The evaluation of digital events ideally also takes place online, of course. Access statistics provide initial information about the success and impact of a digital event. But to get concrete feedback, a well-prepared online survey is best suited. During or after the event, organizers can draw their participants' attention to an online survey by e-mail or pop-up window and ask for feedback. The online survey can be a short mood poll or a multi-step and complex online survey to gather event-specific information. They are always tailored to the specific event and its participants.

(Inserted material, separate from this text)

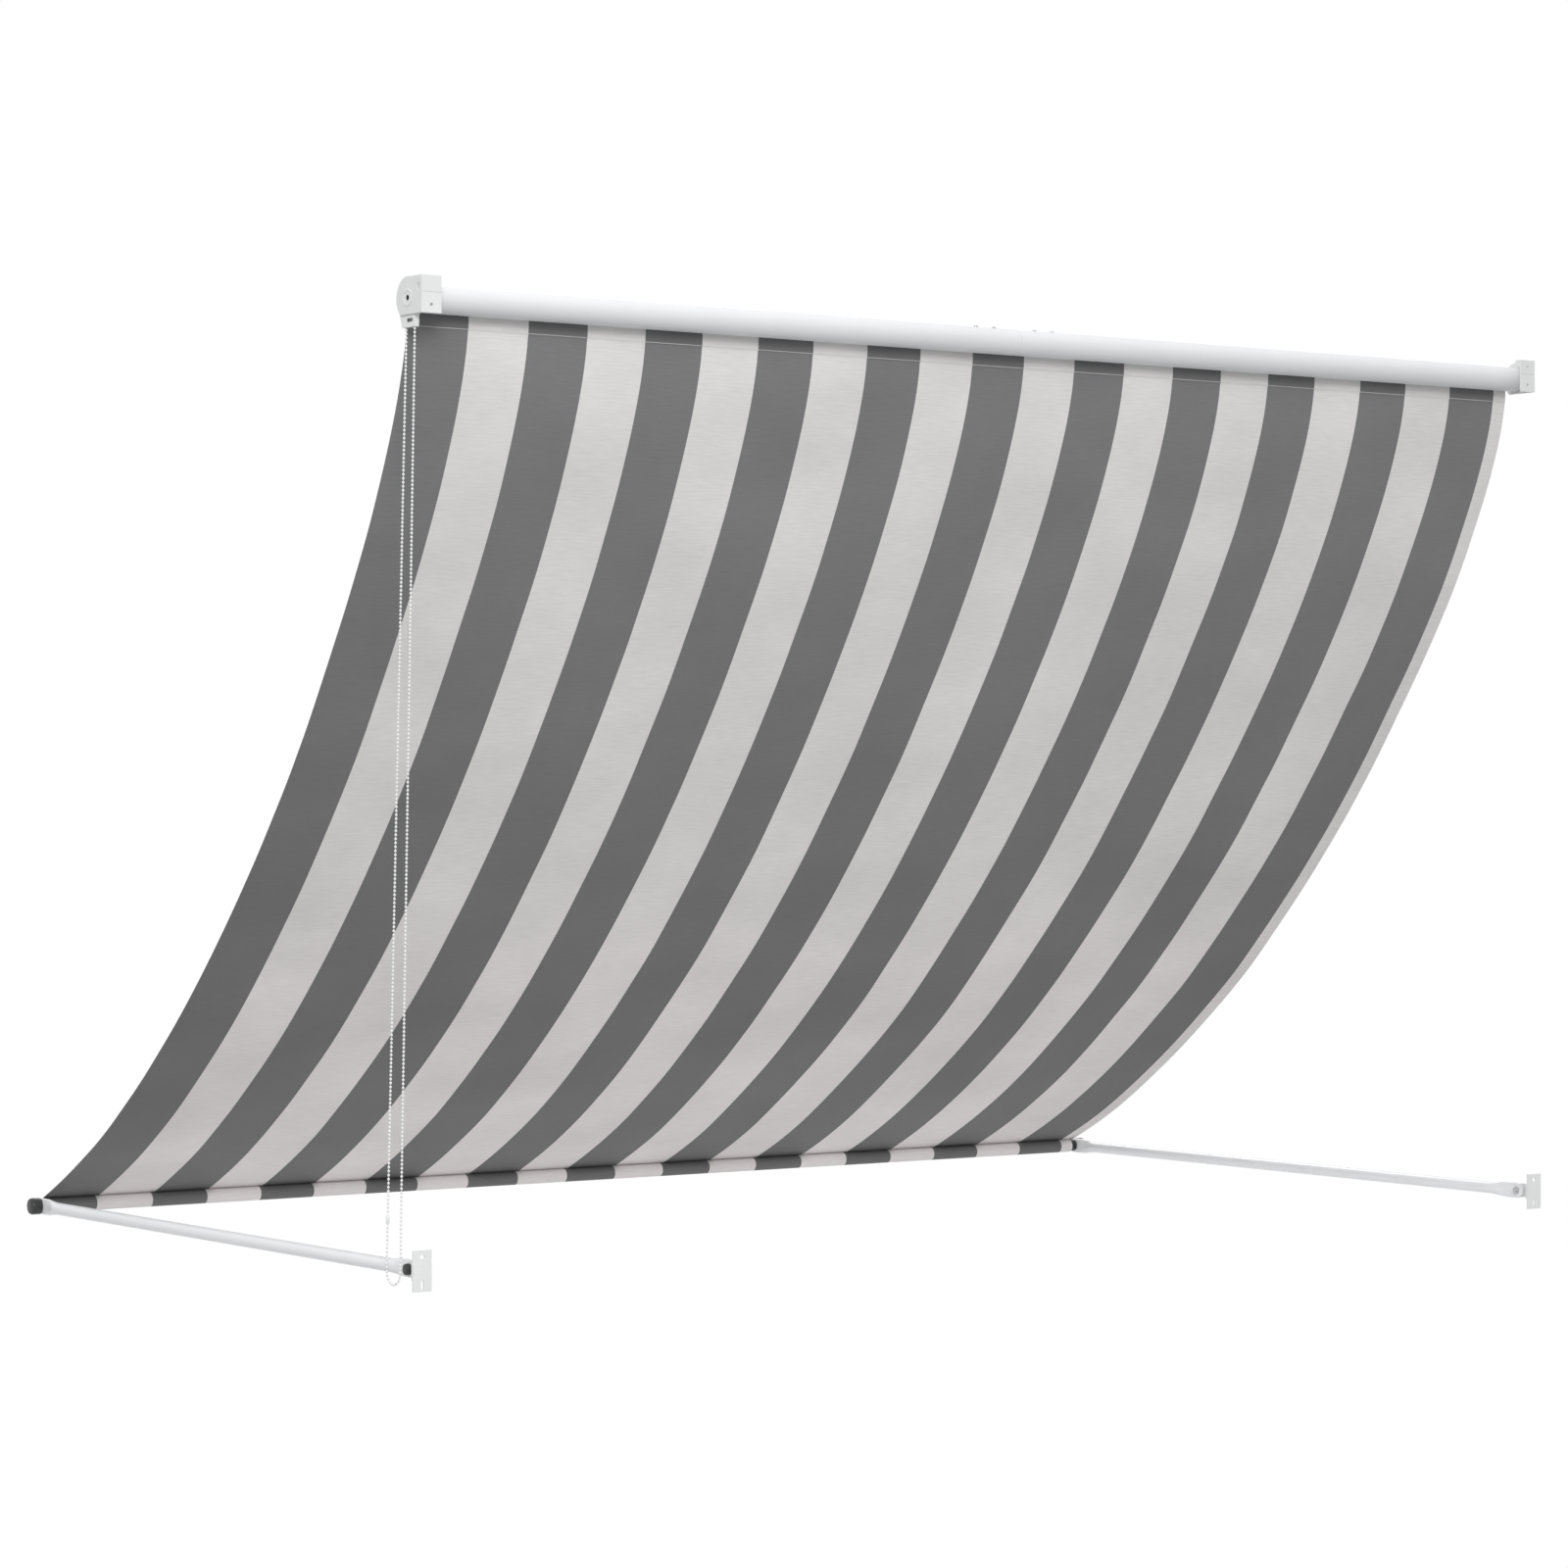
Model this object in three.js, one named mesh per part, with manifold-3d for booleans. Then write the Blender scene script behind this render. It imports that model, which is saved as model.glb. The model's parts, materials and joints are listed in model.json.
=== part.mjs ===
// A drop-arm window awning: a striped cloth runs from a roller under the window head
// to a front bar, which two arms hold out over the street.
//
// Millimetres, +Z up. The wall is the plane y = 0 and the street lies towards -Y.
// The origin is the centre of the wall face of the roller bracket at the chain end,
// and the awning runs from there towards -X.
import * as THREE from 'three';
import { mergeVertices } from 'three/addons/utils/BufferGeometryUtils.js';
import Module from 'manifold-3d';

const wasm = await Module();
wasm.setup();

// Driving dimensions of the whole awning
const awningWidth = 2500; // over the outer faces of the two roller brackets
const armLength = 1360; // pivot bolt to front bar
const rollerHeight = 1573; // roller axis above the arm pivots
const rollerOut = 45; // roller axis from the wall
const pivotOut = 38; // arm pivots from the wall

const gap = 0.3; // between pieces that touch
const runningGap = 0.8; // between a turning end and what stands still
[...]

If organizers want to draw special attention to your online survey, they send their participants a postcard with a QR code for the online survey after the event. This will ensure that the online survey does not disappear into the inbox without ever being opened. A prompt evaluation directly after the event or an interim survey during the event also increases the number of participants.

It is essential for organizers that complex online surveys be designed flexibly and that comprehensive conditional logic be integrated without any problems. Each organizer defines its own evaluation rules, chooses between single or multiple-choice questions, and specifies free text fields as required. What organizers need for proper evaluation is meaningful answers and valuable feedback because that really helps and is the first step towards an even better event.